No wonder she’s remained immortal for 400 years.
Shakespeare at a glance: Antony and Cleopatra
Plot
One third of the triumvirate of the Roman republic, Mark Antony, neglects his military duties to spend time in Alexandria, beguiled by Cleopatra. Summoned to Rome to fight pirates, Antony finds himself at odds with Octavius, whose chilly sister, Octavia, he is persuaded to marry. This plan to bind the triumvirs together backfires. After making a truce with the pirates, Antony returns to Egypt, where he crowns himself and Cleopatra rulers. War follows. Defeated by Octavius at sea (with Cleopatra fleeing with her navy in mid-battle), Antony wins a battle on dry land, then loses another – and blames Cleopatra. She locks herself away, pretending to have committed suicide. Antony tries to kills himself but is only wounded, and the lovers are briefly reunited. When Antony dies, Cleopatra welcomes death at the fangs of a snake.
Themes
Lust, infatuation and hedonism; loyalty and duty; the irresistible power of love.
Background
Written between 1603 and 1607, the play has more scenes than any other Shakespeare play. Famous pairings in the title roles include Laurence Olivier and Vivien Leigh; and Timothy Dalton and Lynn Redgrave.
Key characters
Antony, lovesick Roman triumvir.
Cleopatra, Queen of Egypt and femme fatale.
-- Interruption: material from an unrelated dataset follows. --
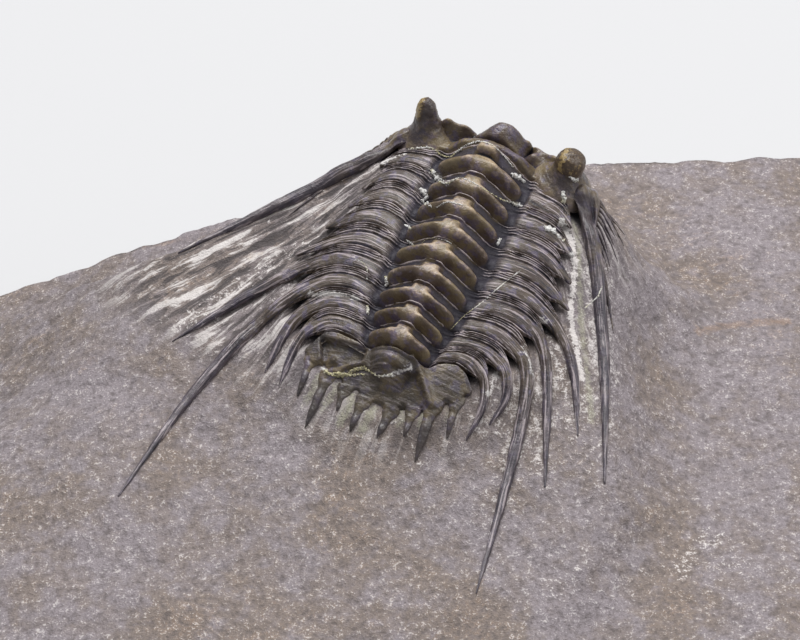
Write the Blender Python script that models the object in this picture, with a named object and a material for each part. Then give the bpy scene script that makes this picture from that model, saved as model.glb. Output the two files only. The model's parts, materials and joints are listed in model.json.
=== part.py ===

Octavius Caesar, one third of the triumvirate and future emperor of Rome.
Top lines
“Let Rome in Tiber melt, and the wide arch of the ranged empire fall: here is my space.” Antony defies Rome in Act 1 Scene 1.
“The barge she sat in, like a burnish’d throne/ Burned on the water; the poop was beaten gold…” Enobarbus describes Cleopatra’s first meeting with Antony, Act 2, Scene 2.
“Age cannot wither her, nor custom stale/ Her infinite variety.” Enobarbus continues to rhapsodise, Act 2, Scene 2.
“If I lose mine honour, I lose myself; better I were not yours than yours so branchless.” Antony explains his dilemma to his wife Octavia in Act 3 Scene 4.
“The odds is gone/ And there is nothing left remarkable/ Beneath the visiting moon.” Cleopatra mourns Antony, Act 4 Scene 15.
Echoes
Richard Burton and Elizabeth Taylor starred in Joseph L Mankiewicz’s four-hour film version (‘Cleopatra’, 1963). Samuel Barber made an opera out of it (1936). TS Eliot alluded to it in the second part of ‘The Waste Land’ (1922). Even the Carry On team celebrated it, in ‘Carry on Cleo’ (1964).